Physics laboratory in Colorado

JILA, formerly known as the Joint Institute for Laboratory Astrophysics, is a physical science research institute in the United States. JILA is located on the University of Colorado Boulder campus. JILA was founded in 1962 as a joint institute of the University of Colorado Boulder and the National Institute of Standards & Technology.

==Research==

JILA is one of the nation’s leading research institutes in the physical sciences. The world's first Bose–Einstein condensate was created at JILA by Eric Cornell and Carl Wieman in 1995. The first frequency comb demonstration was led by John L. Hall at JILA. The first demonstrations of a Fermionic condensate and BEC-BCS crossover physics were done by Deborah S. Jin.

JILA’s faculty members hold appointments in a wide range of disciplines, including the Departments of Physics, Astrophysical and Planetary Science, Chemistry and Biochemistry, and Molecular, Cellular, and Developmental Biology, as well as Engineering. Many faculty also hold joint appointments with the National Institute of Standards and Technology (NIST). JILA’s Quantum Physics Division of NIST members hold joint faculty appointments at CU in the same departments.

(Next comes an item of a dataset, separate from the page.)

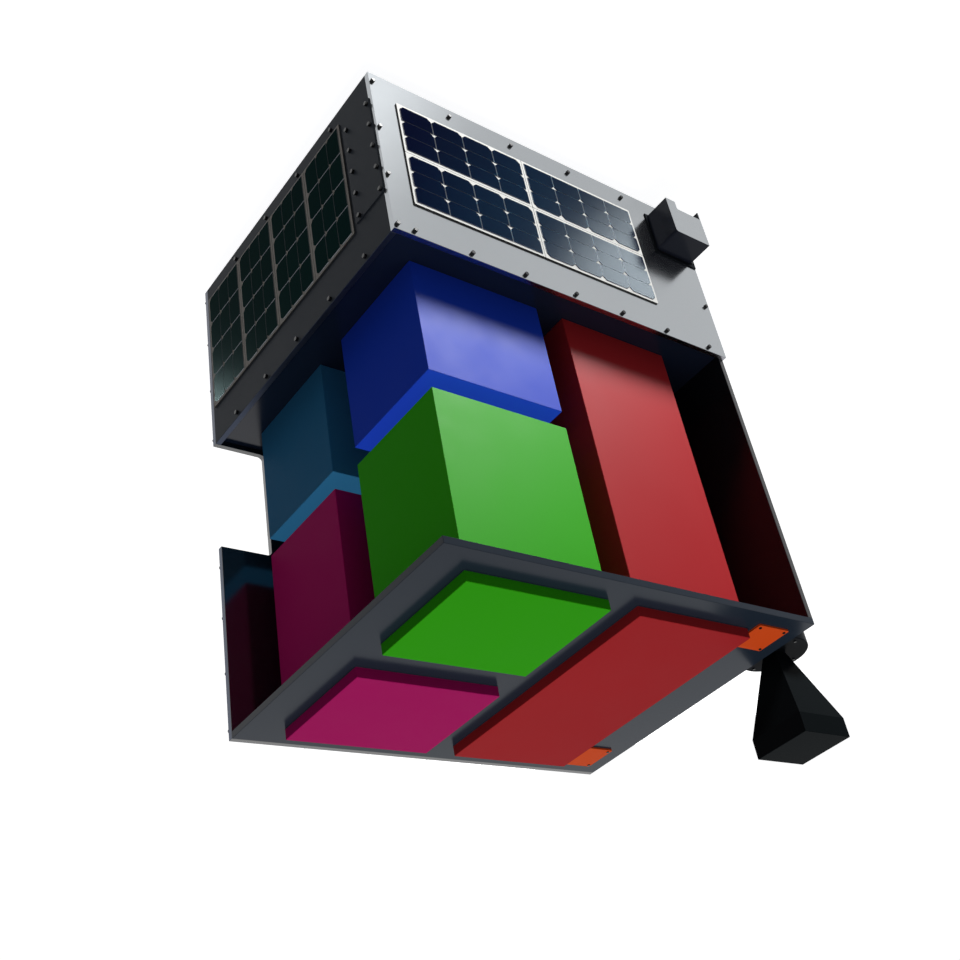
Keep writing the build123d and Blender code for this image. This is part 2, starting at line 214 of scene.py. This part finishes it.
class SatelliteStage(bpy.types.PropertyGroup):
    """The floor and the lamps."""
    floor_radius: length_property("Floor radius", "Radius of the pale floor", 14.0)
    body_power: strength_property("Body key", "Strength of the low front lamp on the body", 300)
    unit_power: strength_property("Unit key", "Strength of the front lamp on the units", 300)
    gloss_power: strength_property("Unit gloss", "Strength of the front lamp's sheen on the units", 900)
    corner_power: strength_property("Corner", "Strength of the lamp that the front corner mirrors", 4.4)
    panel_power: strength_property("Front cells", "Strength of the lamp that the front cells mirror", 360)
    sheen_power: strength_property("Cell sheen", "Strength of the blue green sheen on the front cells", 52)
    side_power: strength_property("Side cells", "Strength of the lamp that the side cells mirror", 420)
    top_power: strength_property("Top", "Strength of the overhead lamp", 36)
    ends_power: strength_property("Lower ends", "Strength of the overhead lamp on the lower units' ends", 58)
    back_power: strength_property("Back", "Strength of the lamp behind", 60)
    ambient: strength_property("Ambient", "Light from all round", 0.20)


def settings():
    """The three property groups."""
    scene = bpy.context.scene
    return scene.satellite_colours, scene.satellite_fasteners, scene.satellite_stage


# Materials


class Nodes:
    """Builds one material's nodes."""

    def __init__(self, name):
        self.material = bpy.data.materials.new(name)
        self.material.use_nodes = True
        self.tree = self.material.node_tree
        self.shader = self.tree.nodes["Principled BSDF"]
        self.object_place = self.add("ShaderNodeTexCoord").outputs["Object"]

    def add(self, kind, **values):
        node = self.tree.nodes.new(kind)
        for key, value in values.items():
            setattr(node, key, value)
        return node

    def link(self, out, to):
        self.tree.links.new(out, to)

    def math(self, operation, first, second=None):
        node = self.add("ShaderNodeMath", operation=operation)
        for socket, value in zip(node.inputs, (first, second)):
            if value is None:
                continue
            if isinstance(value, bpy.types.NodeSocket):
                self.link(value, socket)
            else:
                socket.default_value = value
        return node.outputs[0]

    def noise(self, scale, detail=2.0, roughness=0.5, place=None):
        node = self.add("ShaderNodeTexNoise")
        node.inputs["Scale"].default_value = scale
        node.inputs["Detail"].default_value = detail
        node.inputs["Roughness"].default_value = roughness
        self.link(place or self.object_place, node.inputs["Vector"])
        return node.outputs["Fac"]

    def span(self, value, low, high):
        """Spreads noise over the range from low to high."""
        node = self.add("ShaderNodeMapRange")
        self.link(value, node.inputs["Value"])
        node.inputs["From Min"].default_value = NOISE_SPREAD[0]
        node.inputs["From Max"].default_value = NOISE_SPREAD[1]
        node.inputs["To Min"].default_value = low
        node.inputs["To Max"].default_value = high
        return node.outputs["Result"]

    def blend(self, factor, first, second):
        node = self.add("ShaderNodeMix", data_type="RGBA")
        for socket, value in ((node.inputs[0], factor), (node.inputs[6], first), (node.inputs[7], second)):
            if isinstance(value, bpy.types.NodeSocket):
                self.link(value, socket)
            else:
                socket.default_value = value
        return node.outputs[2]

    def bump(self, height, distance):
        node = self.add("ShaderNodeBump")
        node.inputs["Strength"].default_value = 1.0
        node.inputs["Distance"].default_value = distance
        self.link(height, node.inputs["Height"])
        self.link(node.outputs["Normal"], self.shader.inputs["Normal"])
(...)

Research at JILA addresses fundamental scientific questions about the limits of quantum measurements and technologies, the design of precision optical and X-ray lasers, the fundamental principles underlying the interaction of light and matter, the role of quantum physics in chemistry and biology, and the processes that have governed the evolution of the Universe for nearly 14 billion years.

==Staff==
JILA's current faculty includes two Nobel laureates—Eric Cornell and John L. Hall—and two John D. and Catherine T. MacArthur Fellows— Margaret Murnane and Ana Maria Rey. David J. Wineland and Carl Wieman, both previous affiliated with NIST and JILA respectively, were also awarded the Nobel Prize in Physics, while Deborah Jin was previously awarded a MacArthur Fellowship. Each year, JILA scientists publish more than 200 original research papers in national and international scientific journals and conference proceedings.